The California Agricultural Labor Relations Board has upheld an administrative law judge’s decision to dismiss a petition by workers for Gerawan Farming of Fresno who sought to decertify the United Farm Workers as their bargaining representative.
As a result, the balloting by Gerawan workers will be nullified, the ALRB said.
The development was a new milestone in what has been a long and often heated process.
In a decision reached Friday, the ALRB said it affirmed the judge’s previous finding that Gerawan officials had tainted the workers’ decertification effort with certain actions and that it was impossible to know the true sentiments of the employees toward the UFW.
The Agricultural Labor Relations Board said Gerawan ‘improperly inserted itself’ into the UFW decertification election.
On Oct. 25, 2013, Gerawan employee Silvia Lopez filed a petition to decertify the UFW from representing the company’s workers. An election involving Gerawan workers was held several weeks later, but the ballots were impounded after objections were raised and unfair labor-practice complaints were brought.
In his ruling, administrative law judge Mark R. Soble determined that Gerawan had violated the Agricultural Labor Relations Act by supporting and assisting in signature gathering for the decertification petition.

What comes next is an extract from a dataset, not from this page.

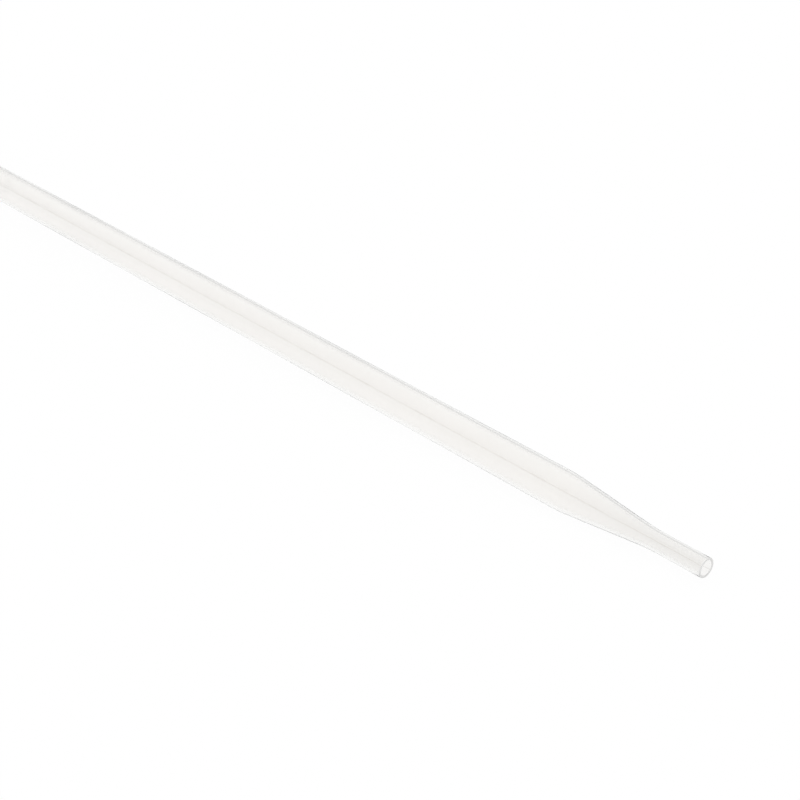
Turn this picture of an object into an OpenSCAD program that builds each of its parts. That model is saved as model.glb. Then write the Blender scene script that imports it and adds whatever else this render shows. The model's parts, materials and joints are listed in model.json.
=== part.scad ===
// Dropper pipette, blow moulded in one piece: a drawn-down tip, a long plain stem and a closed squeeze bulb.
// It is drawn standing on its tip, and then laid down on the bench the way it comes to rest.

/* [Tip] */
// Outside diameter of the drawn-down tip
tip_d = 3.0; // [2.4:0.1:4]
// Wall of the tip
tip_wall = 0.35; // [0.25:0.05:0.5]
// Length of the straight tip, from its cut end to the taper
tip_len = 9.5; // [6:0.5:20]
// Length of the taper between the tip and the stem
taper_len = 15.5; // [12:0.5:30]
// Radius that eases the taper into the tip and into the stem
ease_r = 30; // [8:1:40]

/* [Stem] */
// Outside diameter of the stem
stem_d = 6.0; // [5:0.1:7.5]
// Wall of the stem
stem_wall = 0.5; // [0.35:0.05:0.8]
// Length of the stem, from the taper to the bulb's shoulder
stem_len = 155; // [100:1:220]

/* [Bulb] */
// Outside diameter of the squeeze bulb
bulb_d = 13.5; // [11:0.5:18]
// Wall of the bulb
bulb_wall = 0.45; // [0.3:0.05:0.7]
// Length of the bulb, from the foot of its shoulder to its crown
bulb_len = 50; // [35:1:70]
// Slope of the shoulder, measured from the pipette's axis
shoulder_slope = 30; // [20:1:45]
// Radius of the hollow where the stem runs into the shoulder
neck_r = 6; // [2:0.5:8]
// Radius of the round edge between the shoulder and the bulb's side
shoulder_r = 6; // [2:0.5:8]
// Radius of the round edge between the bulb's side and its crown
crown_r = 5.5; // [3:0.5:5.5]

/* [Parting line] */
// Width of the raised line that the mould's two halves leave
line_w = 0.25; // [0.15:0.05:0.5]
// Height of that line above the surface
line_h = 0.05; // [0.03:0.01:0.15]
// Angle between the line's plane and the bench, once the pipette lies on it
line_turn = 37.5; // [10:2.5:60]
// Length of the weld across the crown, where the mould pinches the bulb shut
weld_len = 8; // [4:0.5:10]
// Width of the weld
weld_w = 0.8; // [0.4:0.1:1.5]
// Height of the weld above the crown
weld_h = 0.35; // [0.2:0.05:0.8]

/* [Hidden] */
$fn = 120;

tip_r = tip_d / 2;
stem_r = stem_d / 2;
bulb_r = bulb_d / 2;
stem_foot = tip_len + taper_len;
bulb_foot = stem_foot + stem_len;
crown = bulb_foot + bulb_len;
shoulder_rise = (bulb_r - stem_r) / tan(shoulder_slope);
past_end = 1;       // how far the bore's cutter stands out of the cut end
arc_step = 6;       // degrees between the points of a round
least_steps = 3;    // steps in the shallowest round

// An outline is a list of corners, each [radius, height, radius of its round, wall], from the cut end to the crown.
TAPER_FOOT = 1;
TAPER_TOP = 2;
NECK = 3;
SHOULDER = 4;
CROWN_EDGE = 5;
AXIS = 6;
OUTSIDE = [
    [tip_r, 0, 0, tip_wall],
    [tip_r, tip_len, ease_r, tip_wall],
    [stem_r, stem_foot, ease_r, stem_wall],
    [stem_r, bulb_foot, neck_r, stem_wall],
    [bulb_r, bulb_foot + shoulder_rise, shoulder_r, bulb_wall],
    [bulb_r, crown, crown_r, bulb_wall],
    [0, crown, 0, bulb_wall],
];

// A direction in an outline is its angle from +Z, out from the axis.
function along(angle) = [sin(angle), cos(angle)];
function inward(angle) = [-cos(angle), sin(angle)];
function place(o, i) = [o[i][0], o[i][1]];
function angle_of(way) = atan2(way[0], way[1]);
function angle_in(o, i) = angle_of(place(o, max(i, 1)) - place(o, max(i - 1, 0)));
function angle_out(o, i) = angle_of(place(o, min(i + 1, AXIS)) - place(o, min(i, AXIS - 1)));
function turn(o, i) = angle_out(o, i) - angle_in(o, i);

// The round at corner i touches the straight runs on both sides of it. Its centre is on the axis's side if it bulges.
function round_start(o, i) = place(o, i) - o[i][2] * tan(abs(turn(o, i)) / 2) * along(angle_in(o, i));
function round_centre(o, i) = round_start(o, i) - sign(turn(o, i)) * o[i][2] * inward(angle_in(o, i));
function round_steps(o, i) = max(least_steps, ceil(abs(turn(o, i)) / arc_step));
function round_points(o, i) =
    let (n = round_steps(o, i), side = sign(turn(o, i)) * o[i][2])
    [for (k = [0:n]) round_centre(o, i) + side * inward(angle_in(o, i) + turn(o, i) * k / n)];

function points(o) = [for (i = [0:AXIS]) each (o[i][2] > 0 ? round_points(o, i) : [place(o, i)])];

// Corner i with the runs beside it moved towards the axis by depth, and its round kept concentric
function moved_in(o, i, depth) =
    let (p = place(o, i) + depth / cos(turn(o, i) / 2) * inward((angle_in(o, i) + angle_out(o, i)) / 2))
    [max(p[0], 0), p[1], max(o[i][2] + sign(turn(o, i)) * depth, 0), o[i][3]];

function raised(height) = [for (i = [0:AXIS]) moved_in(OUTSIDE, i, -height)];
INSIDE = [
    [tip_r - tip_wall, -past_end, 0, tip_wall],
    each [for (i = [TAPER_FOOT:AXIS]) moved_in(OUTSIDE, i, OUTSIDE[i][3])],
];

// The solid that an outline sweeps about the axis
module turned(o) {
    rotate_extrude() polygon([[0, o[0][1]], each points(o)]);
}

// A flat plate through the axis, which stands out of the outside by height all round
module parting_plate(height, width) {
    half = points(raised(height));
    other_half = [for (i = [len(half) - 2:-1:0]) [-half[i][0], half[i][1]]];
    rotate([90, 0, 0])
        linear_extrude(width, center = true) polygon([each half, each other_half]);
}

module parting_line() {
    parting_plate(line_h, line_w);
}

module pinch_weld() {
    intersection() {
        parting_plate(weld_h, weld_w);
        translate([-weld_len / 2, -weld_w, crown - crown_r]) cube([weld_len, 2 * weld_w, 2 * crown_r]);
    }
}

module standing_pipette() {
    difference() {
        union() {
            turned(OUTSIDE);
            rotate([0, 0, line_turn - 90]) {
                parting_line();
                pinch_weld();
            }
        }
        turned(INSIDE);
    }
}

// At rest it lies on the round of its shoulder and on the top of its taper, or on its cut end if that hangs lower.
shoulder_c = round_centre(OUTSIDE, SHOULDER);
from_taper = shoulder_c - round_centre(OUTSIDE, TAPER_TOP);
from_end = shoulder_c - [tip_r, 0];
lean_on_taper = angle_of(from_taper) + asin((shoulder_r - ease_r) / norm(from_taper));
lean_on_end = angle_of(from_end) + asin(shoulder_r / norm(from_end));
lean = min(lean_on_taper, lean_on_end);
axis_above_bench = shoulder_r + shoulder_c[0] * cos(lean) - shoulder_c[1] * sin(lean);

crown_c = round_centre(OUTSIDE, CROWN_EDGE);
reach_of_bulb = crown_c[1] * cos(lean) + crown_c[0] * sin(lean) + crown_r + weld_h;
reach_of_tip = tip_r * sin(lean);

// The origin is on the bench, under the middle of the whole length, and the tip points to +X.
module pipette() {
    color("whitesmoke")
        translate([(reach_of_bulb - reach_of_tip) / 2, 0, axis_above_bench])
            rotate([0, lean - 90, 0])
                standing_pipette();
}

pipette();
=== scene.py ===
"""A blow-moulded polyethylene dropper pipette, lying on a white bench.

The pipette is one skin of plastic, turned here from one closed outline: down the outside from the crown of
the bulb to the cut tip, and back up the inside. The parting line and the pinch weld are raised on it as it
is turned.
"""
import json
import math

import bpy
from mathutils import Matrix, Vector


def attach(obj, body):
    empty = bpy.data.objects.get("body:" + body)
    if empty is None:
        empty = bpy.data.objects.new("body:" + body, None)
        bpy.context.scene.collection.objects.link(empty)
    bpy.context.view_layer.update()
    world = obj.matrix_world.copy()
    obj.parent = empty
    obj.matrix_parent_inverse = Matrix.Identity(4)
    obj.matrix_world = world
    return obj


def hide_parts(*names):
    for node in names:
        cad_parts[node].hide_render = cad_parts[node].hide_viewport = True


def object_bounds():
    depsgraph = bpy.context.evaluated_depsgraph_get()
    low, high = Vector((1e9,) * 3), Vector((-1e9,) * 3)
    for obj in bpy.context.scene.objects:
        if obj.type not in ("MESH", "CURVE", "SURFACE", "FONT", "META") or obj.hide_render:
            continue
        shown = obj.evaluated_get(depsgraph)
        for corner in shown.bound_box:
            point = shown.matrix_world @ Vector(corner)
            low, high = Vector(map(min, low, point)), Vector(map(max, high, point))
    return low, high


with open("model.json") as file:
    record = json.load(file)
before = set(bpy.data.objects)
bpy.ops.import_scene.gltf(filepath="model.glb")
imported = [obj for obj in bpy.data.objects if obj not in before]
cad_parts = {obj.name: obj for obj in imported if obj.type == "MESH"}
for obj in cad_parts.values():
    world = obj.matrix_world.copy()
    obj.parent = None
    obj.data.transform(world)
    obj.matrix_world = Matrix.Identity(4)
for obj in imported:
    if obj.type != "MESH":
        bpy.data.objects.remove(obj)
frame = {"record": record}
cad_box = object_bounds()

MM = 0.001
MOUNTS = {m["name"]: m for m in frame["record"]["mounts"]}


def mount_size(name, key):
    return MOUNTS[name]["dims"][key] * MM


# The mounts give the tip and the stem, and the frame's box gives the bulb.
TIP_R = mount_size("tip_outside", "r_mm")
BORE_R = mount_size("tip_bore", "r_mm")
STEM_R = mount_size("stem_outside", "r_mm")
BULB_R = (cad_box[1].y - cad_box[0].y) / 2
TIP_WALL = TIP_R - BORE_R
STEM_WALL = 0.5 * MM
BULB_WALL = 0.45 * MM

# Heights along the axis, from the cut end
TAPER_FOOT = 9.5 * MM
TAPER_TOP = 25 * MM
BULB_FOOT = 180 * MM
CROWN = 230 * MM
SHOULDER_SLOPE = math.radians(30)
SHOULDER_TOP = BULB_FOOT + (BULB_R - STEM_R) / math.tan(SHOULDER_SLOPE)

# Rounds of the outline's corners
EASE_R = 30 * MM
NECK_R = 6 * MM
SHOULDER_R = 6 * MM
CROWN_R = 5.5 * MM
CUT_EDGE_R = 0.1 * MM       # the rim of the cut end, which the knife leaves frosted

# The parting line and the pinch weld
LINE_W = 0.25 * MM
LINE_H = 0.05 * MM
LINE_EASE = 0.1 * MM        # half the width of the line's flanks
LINE_TURN = math.radians(37.5)      # the mould's parting plane, from level
WELD_LEN = 8 * MM
WELD_W = 0.8 * MM
WELD_H = 0.35 * MM
WELD_EASE = 0.12 * MM       # half the width of the weld's flanks
WELD_FADE = 3 * WELD_EASE   # the length over which the weld runs out at its ends

# The wall is a little uneven, as blown plastic is.
WALL_SWING = 0.06           # share of the stem's wall, twice round
WALL_DRIFT = 0.05           # the same, along the pipette
DRIFT_LENGTH = 37 * MM

# The mesh
ARC_STEP = math.radians(5)
LEAST_ARC_STEPS = 4
RING_STEP = 2 * MM          # the longest straight stretch between two rings
CROWN_STEP = 0.2 * MM       # the same across the crown
SIDE_STEPS = 44             # steps round each half, between the parting lines
# Steps out from the line, closest on its flank and on the weld's
LINE_STEPS = [d * MM for d in (0, 0.065, 0.095, 0.125, 0.155, 0.185, 0.28, 0.34, 0.4, 0.46, 0.52, 0.6)]
LINE_SHARE = math.radians(54)       # the most that those steps take on a small ring

# Where it lies
TOWARDS_TIP = Vector(MOUNTS["tip_outside"]["axis"]).normalized()
TIP_END = Vector(MOUNTS["tip_outside"]["pos_m"]) + TOWARDS_TIP * mount_size("tip_outside", "length_mm") / 2
ACROSS = Vector((0, 1, 0))
ABOVE = TOWARDS_TIP.cross(ACROSS)
IN_PARTING_PLANE = ABOVE * math.sin(LINE_TURN) - ACROSS * math.cos(LINE_TURN)
OUT_OF_PARTING_PLANE = TOWARDS_TIP.cross(IN_PARTING_PLANE)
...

Gerawan also increased workers’ wages as the decertification effort was ongoing, Soble found, which was an unfair labor practice.
The Gerawan family sharply disagreed with the board and said it would appeal the ruling.
The ALRB agreed with Soble that Gerawan “improperly inserted itself into the campaign by discriminatorily permitting decertification petition signature gathering during work time while prohibiting pro-union activity of the same kind.”
The board also agreed Gerawan brought an unfair wage increase, solicited grievances and had approved an unlawful blockage of company entrances to collect signatures of workers for the petition.
For these reasons, the ALRB said, the petition would be dismissed and the election set aside.
In a statement, the Gerawan family sharply disagreed with the board and said it would appeal the ruling.
“In its decision to destroy the ballots, the board ignores the desires of workers to determine their own economic future,” Gerawan said.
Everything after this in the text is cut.